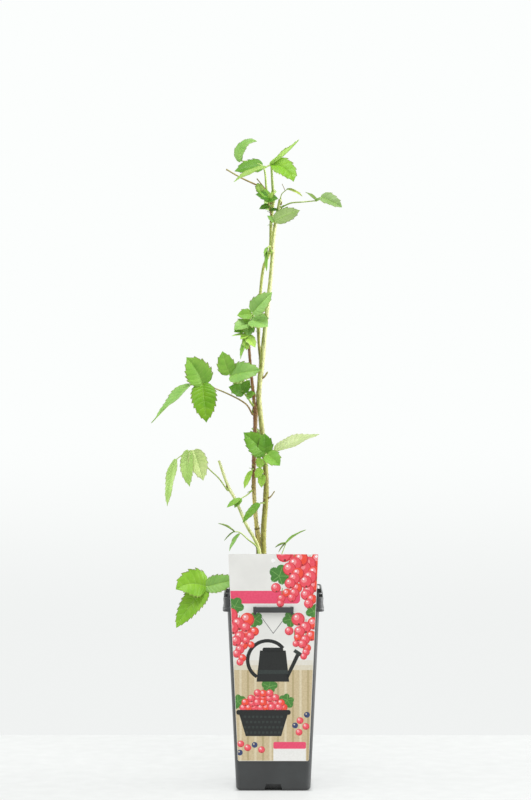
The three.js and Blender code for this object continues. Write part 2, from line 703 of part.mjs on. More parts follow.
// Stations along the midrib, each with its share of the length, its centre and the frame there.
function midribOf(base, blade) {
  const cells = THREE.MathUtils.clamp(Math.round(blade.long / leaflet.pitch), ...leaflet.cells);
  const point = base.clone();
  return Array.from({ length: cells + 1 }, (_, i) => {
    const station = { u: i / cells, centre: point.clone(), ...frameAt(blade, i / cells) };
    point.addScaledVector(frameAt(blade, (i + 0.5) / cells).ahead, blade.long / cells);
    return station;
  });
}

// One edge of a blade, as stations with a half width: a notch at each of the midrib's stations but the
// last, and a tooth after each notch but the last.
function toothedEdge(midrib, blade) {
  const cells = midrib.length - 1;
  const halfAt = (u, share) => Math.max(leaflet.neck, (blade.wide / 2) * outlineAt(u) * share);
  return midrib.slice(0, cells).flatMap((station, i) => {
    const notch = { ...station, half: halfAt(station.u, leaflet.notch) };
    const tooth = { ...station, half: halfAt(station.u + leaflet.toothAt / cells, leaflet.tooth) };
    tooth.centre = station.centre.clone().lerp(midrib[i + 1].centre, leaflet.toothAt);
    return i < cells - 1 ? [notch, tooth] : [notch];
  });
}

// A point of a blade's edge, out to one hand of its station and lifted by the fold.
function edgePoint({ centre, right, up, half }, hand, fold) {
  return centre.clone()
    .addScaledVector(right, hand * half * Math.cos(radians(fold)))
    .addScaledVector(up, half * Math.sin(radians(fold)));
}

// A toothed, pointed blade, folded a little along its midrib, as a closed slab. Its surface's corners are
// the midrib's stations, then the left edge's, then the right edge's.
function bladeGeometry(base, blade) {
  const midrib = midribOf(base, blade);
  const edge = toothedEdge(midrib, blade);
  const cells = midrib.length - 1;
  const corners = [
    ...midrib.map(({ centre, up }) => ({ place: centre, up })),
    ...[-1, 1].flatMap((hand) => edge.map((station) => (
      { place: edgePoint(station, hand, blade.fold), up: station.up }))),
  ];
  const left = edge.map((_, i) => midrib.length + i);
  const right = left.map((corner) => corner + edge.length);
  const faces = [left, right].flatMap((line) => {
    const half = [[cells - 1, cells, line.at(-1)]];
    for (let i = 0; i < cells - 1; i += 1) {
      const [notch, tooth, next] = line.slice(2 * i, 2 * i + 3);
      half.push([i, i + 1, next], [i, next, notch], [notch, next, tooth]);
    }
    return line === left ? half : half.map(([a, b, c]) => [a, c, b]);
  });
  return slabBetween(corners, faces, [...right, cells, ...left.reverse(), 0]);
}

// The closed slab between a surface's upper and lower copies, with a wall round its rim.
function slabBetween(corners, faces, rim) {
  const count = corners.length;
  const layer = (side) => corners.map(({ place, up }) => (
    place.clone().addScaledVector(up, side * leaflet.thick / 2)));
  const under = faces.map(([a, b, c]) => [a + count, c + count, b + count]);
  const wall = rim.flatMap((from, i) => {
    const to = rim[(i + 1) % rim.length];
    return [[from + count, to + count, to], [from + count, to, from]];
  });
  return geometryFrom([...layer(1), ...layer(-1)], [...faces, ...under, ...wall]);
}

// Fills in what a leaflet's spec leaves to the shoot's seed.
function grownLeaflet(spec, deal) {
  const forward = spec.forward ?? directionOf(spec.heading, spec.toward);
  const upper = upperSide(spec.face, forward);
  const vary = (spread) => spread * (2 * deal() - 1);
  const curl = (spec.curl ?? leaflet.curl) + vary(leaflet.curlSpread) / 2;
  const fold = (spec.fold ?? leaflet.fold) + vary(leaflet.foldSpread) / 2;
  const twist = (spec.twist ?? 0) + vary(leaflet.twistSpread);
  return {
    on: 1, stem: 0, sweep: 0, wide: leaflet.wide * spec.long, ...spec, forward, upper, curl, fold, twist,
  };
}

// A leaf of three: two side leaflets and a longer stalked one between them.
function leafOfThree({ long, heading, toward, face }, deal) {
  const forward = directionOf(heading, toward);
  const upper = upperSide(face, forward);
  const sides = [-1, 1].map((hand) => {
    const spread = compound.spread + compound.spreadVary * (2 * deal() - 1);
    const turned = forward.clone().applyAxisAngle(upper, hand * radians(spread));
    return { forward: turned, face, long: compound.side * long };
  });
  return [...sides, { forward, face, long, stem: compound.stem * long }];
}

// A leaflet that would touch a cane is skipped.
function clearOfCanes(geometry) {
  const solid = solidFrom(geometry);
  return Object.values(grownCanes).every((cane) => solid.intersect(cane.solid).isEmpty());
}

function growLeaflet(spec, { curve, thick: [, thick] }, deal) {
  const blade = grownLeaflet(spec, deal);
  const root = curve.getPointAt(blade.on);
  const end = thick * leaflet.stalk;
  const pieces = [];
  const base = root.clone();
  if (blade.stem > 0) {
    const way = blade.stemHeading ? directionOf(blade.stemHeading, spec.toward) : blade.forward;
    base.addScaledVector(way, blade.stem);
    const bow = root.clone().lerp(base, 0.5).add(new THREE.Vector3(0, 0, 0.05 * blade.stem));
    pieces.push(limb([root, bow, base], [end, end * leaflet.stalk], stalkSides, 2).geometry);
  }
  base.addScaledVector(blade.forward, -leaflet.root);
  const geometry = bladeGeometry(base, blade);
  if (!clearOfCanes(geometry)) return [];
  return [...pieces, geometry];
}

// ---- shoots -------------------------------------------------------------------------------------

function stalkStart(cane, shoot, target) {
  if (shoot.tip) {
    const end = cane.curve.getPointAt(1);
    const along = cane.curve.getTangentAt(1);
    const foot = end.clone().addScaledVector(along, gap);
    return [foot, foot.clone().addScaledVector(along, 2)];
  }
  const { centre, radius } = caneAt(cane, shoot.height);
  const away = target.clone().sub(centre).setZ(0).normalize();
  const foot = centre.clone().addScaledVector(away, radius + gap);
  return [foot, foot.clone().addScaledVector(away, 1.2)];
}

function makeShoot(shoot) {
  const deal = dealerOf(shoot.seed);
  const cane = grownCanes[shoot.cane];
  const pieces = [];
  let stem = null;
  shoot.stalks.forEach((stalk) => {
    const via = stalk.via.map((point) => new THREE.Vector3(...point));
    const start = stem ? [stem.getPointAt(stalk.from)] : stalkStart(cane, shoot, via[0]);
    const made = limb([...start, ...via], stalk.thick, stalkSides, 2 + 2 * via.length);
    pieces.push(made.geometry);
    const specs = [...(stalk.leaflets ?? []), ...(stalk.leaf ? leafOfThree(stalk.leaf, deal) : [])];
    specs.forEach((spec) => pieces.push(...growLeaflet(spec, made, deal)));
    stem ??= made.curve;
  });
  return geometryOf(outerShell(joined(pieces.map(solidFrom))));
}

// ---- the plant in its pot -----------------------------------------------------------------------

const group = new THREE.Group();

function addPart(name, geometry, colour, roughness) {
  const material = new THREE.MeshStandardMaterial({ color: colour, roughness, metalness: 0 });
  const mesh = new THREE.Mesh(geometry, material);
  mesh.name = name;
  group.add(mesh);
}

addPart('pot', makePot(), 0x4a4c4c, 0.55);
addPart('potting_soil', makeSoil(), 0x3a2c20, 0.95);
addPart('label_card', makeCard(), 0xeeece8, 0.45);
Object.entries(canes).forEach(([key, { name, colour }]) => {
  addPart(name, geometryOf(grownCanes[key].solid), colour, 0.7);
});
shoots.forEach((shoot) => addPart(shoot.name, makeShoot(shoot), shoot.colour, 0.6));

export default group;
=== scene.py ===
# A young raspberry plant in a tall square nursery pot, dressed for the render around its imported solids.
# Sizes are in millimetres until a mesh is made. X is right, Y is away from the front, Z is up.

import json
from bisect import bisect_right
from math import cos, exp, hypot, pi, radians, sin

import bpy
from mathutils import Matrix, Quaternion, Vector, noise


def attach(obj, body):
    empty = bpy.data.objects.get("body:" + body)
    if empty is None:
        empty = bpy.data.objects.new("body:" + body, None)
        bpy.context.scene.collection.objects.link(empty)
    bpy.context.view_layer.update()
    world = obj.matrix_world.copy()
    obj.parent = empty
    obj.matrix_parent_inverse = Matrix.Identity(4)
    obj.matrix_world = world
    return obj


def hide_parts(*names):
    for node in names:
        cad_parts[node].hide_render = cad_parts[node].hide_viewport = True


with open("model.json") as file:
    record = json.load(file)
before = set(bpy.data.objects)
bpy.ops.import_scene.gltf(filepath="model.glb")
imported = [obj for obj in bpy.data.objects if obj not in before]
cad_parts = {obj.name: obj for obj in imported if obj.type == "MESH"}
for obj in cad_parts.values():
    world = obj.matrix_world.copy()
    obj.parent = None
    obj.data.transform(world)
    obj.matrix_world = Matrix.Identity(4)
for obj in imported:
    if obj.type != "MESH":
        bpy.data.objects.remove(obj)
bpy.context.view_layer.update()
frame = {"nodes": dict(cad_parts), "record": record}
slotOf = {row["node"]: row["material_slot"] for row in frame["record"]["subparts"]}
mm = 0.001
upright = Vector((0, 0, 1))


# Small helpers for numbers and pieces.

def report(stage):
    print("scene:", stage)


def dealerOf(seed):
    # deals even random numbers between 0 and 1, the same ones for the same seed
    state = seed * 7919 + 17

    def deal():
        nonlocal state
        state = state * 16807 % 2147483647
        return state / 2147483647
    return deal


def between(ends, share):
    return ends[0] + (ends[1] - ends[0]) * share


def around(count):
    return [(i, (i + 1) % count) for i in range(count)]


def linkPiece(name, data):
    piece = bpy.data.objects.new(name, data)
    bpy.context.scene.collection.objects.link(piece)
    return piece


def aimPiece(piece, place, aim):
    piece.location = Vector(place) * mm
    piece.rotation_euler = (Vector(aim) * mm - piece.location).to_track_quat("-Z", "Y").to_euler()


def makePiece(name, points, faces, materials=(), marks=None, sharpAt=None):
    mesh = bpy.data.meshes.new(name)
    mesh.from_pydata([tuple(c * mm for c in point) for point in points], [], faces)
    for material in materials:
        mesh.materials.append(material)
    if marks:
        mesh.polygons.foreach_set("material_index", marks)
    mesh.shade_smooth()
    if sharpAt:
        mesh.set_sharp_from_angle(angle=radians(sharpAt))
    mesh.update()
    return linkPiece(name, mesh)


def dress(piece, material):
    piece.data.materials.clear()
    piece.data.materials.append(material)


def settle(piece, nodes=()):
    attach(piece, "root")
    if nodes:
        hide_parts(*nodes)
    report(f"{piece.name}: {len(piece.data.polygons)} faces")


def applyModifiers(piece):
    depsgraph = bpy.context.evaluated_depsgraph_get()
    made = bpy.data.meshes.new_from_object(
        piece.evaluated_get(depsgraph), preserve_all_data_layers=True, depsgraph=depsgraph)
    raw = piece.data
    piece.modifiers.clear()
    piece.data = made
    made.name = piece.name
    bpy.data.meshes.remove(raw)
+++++
__Task details__:
Look through the data and gather every line with the string "collection" in it.

__Response to the task__:
        bpy.context.scene.collection.objects.link(empty)
    bpy.context.scene.collection.objects.link(piece)